* _Given problem_: Beginning with the line that contains "the whole robe" and ending with the line that contains "for body, members", reproduce each line exactly; include both and add nothing.

* _Data shown_:
(begin)

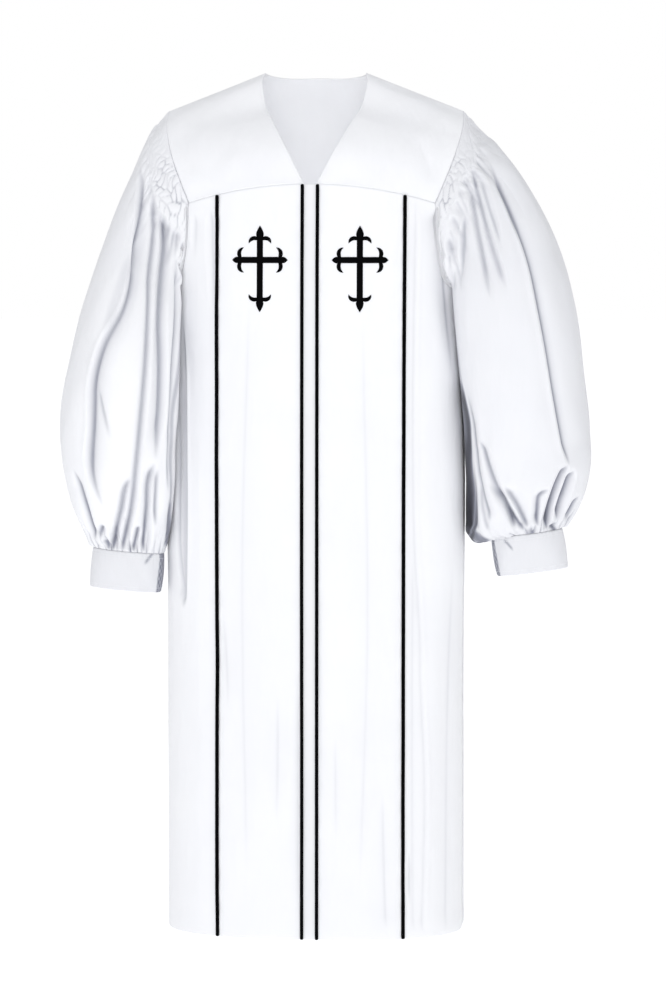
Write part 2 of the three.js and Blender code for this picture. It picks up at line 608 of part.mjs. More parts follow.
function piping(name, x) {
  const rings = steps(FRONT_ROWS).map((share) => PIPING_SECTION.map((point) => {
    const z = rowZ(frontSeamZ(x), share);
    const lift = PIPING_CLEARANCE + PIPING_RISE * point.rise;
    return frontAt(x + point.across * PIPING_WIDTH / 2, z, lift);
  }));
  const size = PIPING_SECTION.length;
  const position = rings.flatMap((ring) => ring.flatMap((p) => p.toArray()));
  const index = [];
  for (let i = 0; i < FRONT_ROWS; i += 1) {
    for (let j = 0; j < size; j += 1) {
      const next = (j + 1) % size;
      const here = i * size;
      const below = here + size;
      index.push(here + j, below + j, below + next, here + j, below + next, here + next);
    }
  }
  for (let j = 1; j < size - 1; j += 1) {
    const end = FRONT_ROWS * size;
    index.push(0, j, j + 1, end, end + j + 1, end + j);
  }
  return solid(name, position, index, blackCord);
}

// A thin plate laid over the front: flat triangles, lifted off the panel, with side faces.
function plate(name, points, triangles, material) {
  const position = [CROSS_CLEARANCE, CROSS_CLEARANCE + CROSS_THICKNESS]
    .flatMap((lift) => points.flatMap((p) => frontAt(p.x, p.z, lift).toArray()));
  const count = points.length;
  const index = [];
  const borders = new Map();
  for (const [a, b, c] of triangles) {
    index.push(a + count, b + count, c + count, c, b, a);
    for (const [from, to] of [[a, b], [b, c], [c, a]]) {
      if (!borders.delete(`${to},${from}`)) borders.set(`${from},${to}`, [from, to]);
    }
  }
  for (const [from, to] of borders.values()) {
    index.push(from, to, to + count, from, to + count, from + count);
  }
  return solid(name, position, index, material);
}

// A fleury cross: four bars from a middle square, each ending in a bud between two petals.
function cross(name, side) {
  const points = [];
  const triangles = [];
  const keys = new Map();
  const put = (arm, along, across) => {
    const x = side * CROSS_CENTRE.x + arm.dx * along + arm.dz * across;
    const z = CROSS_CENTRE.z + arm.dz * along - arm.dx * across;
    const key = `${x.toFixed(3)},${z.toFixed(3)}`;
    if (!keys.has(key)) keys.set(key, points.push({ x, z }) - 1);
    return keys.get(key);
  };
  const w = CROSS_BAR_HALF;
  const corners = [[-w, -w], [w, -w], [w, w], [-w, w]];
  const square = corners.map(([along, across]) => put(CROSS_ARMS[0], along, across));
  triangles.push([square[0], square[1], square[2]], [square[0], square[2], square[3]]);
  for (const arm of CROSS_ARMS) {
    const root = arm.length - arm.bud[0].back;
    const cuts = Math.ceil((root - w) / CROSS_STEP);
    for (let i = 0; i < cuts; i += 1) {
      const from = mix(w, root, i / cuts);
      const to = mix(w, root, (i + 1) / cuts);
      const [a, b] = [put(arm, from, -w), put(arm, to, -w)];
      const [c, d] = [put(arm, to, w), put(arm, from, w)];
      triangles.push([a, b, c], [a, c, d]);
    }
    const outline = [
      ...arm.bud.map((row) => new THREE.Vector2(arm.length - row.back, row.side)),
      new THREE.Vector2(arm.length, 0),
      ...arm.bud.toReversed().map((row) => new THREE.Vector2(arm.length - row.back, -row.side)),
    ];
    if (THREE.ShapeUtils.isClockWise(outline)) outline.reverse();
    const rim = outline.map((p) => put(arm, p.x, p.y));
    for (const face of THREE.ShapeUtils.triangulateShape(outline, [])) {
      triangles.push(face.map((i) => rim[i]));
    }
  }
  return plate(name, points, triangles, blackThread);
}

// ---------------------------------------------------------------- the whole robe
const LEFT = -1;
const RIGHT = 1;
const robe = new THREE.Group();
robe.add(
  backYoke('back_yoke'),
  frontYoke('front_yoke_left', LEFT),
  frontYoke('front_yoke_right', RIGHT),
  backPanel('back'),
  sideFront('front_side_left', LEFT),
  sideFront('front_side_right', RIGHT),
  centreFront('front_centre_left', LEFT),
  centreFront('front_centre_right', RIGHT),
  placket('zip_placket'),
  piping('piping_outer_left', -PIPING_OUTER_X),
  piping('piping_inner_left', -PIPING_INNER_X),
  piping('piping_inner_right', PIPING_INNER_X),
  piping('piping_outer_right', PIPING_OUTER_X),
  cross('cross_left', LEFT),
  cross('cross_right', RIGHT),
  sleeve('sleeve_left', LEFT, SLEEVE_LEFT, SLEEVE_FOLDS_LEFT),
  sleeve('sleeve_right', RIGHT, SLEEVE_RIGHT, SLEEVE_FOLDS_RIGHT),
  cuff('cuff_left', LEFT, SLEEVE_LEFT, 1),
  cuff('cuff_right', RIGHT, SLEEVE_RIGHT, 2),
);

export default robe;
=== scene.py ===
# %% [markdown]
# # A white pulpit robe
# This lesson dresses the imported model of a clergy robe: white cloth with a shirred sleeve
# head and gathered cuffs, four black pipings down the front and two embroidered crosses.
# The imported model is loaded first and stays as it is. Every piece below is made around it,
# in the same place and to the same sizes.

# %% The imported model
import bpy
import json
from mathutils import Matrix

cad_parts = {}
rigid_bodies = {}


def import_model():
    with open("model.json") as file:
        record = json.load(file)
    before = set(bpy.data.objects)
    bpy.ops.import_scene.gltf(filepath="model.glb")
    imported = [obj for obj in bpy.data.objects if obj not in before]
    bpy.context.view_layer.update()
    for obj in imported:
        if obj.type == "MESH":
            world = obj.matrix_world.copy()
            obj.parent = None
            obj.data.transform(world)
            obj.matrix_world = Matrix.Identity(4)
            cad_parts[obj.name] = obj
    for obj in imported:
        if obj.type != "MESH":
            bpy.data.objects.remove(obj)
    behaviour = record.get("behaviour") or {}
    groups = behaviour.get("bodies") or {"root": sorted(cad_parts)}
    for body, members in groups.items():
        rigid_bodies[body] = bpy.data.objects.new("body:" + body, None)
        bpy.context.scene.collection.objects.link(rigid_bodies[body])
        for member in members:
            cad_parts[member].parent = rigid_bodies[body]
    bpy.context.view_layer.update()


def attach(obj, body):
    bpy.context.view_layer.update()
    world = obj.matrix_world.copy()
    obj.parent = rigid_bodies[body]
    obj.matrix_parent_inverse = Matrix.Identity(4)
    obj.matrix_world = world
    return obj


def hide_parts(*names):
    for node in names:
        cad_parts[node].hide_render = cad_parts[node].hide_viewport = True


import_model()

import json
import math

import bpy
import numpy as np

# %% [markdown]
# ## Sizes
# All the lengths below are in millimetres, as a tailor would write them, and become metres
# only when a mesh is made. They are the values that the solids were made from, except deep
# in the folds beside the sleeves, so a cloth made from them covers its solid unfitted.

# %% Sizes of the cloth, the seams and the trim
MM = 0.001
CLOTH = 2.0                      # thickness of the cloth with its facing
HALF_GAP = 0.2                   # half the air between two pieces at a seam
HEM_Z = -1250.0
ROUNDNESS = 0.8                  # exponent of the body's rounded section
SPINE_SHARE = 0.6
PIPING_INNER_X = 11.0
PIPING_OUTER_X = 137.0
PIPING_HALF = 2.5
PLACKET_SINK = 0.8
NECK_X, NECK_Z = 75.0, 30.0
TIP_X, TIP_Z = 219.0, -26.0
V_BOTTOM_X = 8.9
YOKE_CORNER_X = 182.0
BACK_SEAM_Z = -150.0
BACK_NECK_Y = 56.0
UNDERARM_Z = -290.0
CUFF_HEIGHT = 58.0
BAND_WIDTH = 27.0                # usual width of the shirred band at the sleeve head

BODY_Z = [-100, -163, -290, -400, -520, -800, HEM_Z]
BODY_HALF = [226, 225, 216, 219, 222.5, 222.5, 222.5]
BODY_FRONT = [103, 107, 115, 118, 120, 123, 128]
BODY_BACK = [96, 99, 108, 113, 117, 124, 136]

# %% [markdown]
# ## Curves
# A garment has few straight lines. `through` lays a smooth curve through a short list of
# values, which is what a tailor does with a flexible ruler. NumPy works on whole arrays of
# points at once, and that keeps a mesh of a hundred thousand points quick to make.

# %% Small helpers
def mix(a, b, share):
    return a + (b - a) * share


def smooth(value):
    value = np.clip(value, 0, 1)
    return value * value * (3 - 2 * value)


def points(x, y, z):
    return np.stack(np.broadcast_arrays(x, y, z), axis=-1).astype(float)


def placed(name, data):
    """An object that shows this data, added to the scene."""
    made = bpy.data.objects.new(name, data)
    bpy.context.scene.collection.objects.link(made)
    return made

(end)

* _Right answer_:
// ---------------------------------------------------------------- the whole robe
const LEFT = -1;
const RIGHT = 1;
const robe = new THREE.Group();
robe.add(
  backYoke('back_yoke'),
  frontYoke('front_yoke_left', LEFT),
  frontYoke('front_yoke_right', RIGHT),
  backPanel('back'),
  sideFront('front_side_left', LEFT),
  sideFront('front_side_right', RIGHT),
  centreFront('front_centre_left', LEFT),
  centreFront('front_centre_right', RIGHT),
  placket('zip_placket'),
  piping('piping_outer_left', -PIPING_OUTER_X),
  piping('piping_inner_left', -PIPING_INNER_X),
  piping('piping_inner_right', PIPING_INNER_X),
  piping('piping_outer_right', PIPING_OUTER_X),
  cross('cross_left', LEFT),
  cross('cross_right', RIGHT),
  sleeve('sleeve_left', LEFT, SLEEVE_LEFT, SLEEVE_FOLDS_LEFT),
  sleeve('sleeve_right', RIGHT, SLEEVE_RIGHT, SLEEVE_FOLDS_RIGHT),
  cuff('cuff_left', LEFT, SLEEVE_LEFT, 1),
  cuff('cuff_right', RIGHT, SLEEVE_RIGHT, 2),
);

export default robe;
=== scene.py ===
# %% [markdown]
# # A white pulpit robe
# This lesson dresses the imported model of a clergy robe: white cloth with a shirred sleeve
# head and gathered cuffs, four black pipings down the front and two embroidered crosses.
# The imported model is loaded first and stays as it is. Every piece below is made around it,
# in the same place and to the same sizes.

# %% The imported model
import bpy
import json
from mathutils import Matrix

cad_parts = {}
rigid_bodies = {}


def import_model():
    with open("model.json") as file:
        record = json.load(file)
    before = set(bpy.data.objects)
    bpy.ops.import_scene.gltf(filepath="model.glb")
    imported = [obj for obj in bpy.data.objects if obj not in before]
    bpy.context.view_layer.update()
    for obj in imported:
        if obj.type == "MESH":
            world = obj.matrix_world.copy()
            obj.parent = None
            obj.data.transform(world)
            obj.matrix_world = Matrix.Identity(4)
            cad_parts[obj.name] = obj
    for obj in imported:
        if obj.type != "MESH":
            bpy.data.objects.remove(obj)
    behaviour = record.get("behaviour") or {}
    groups = behaviour.get("bodies") or {"root": sorted(cad_parts)}
    for body, members in groups.items():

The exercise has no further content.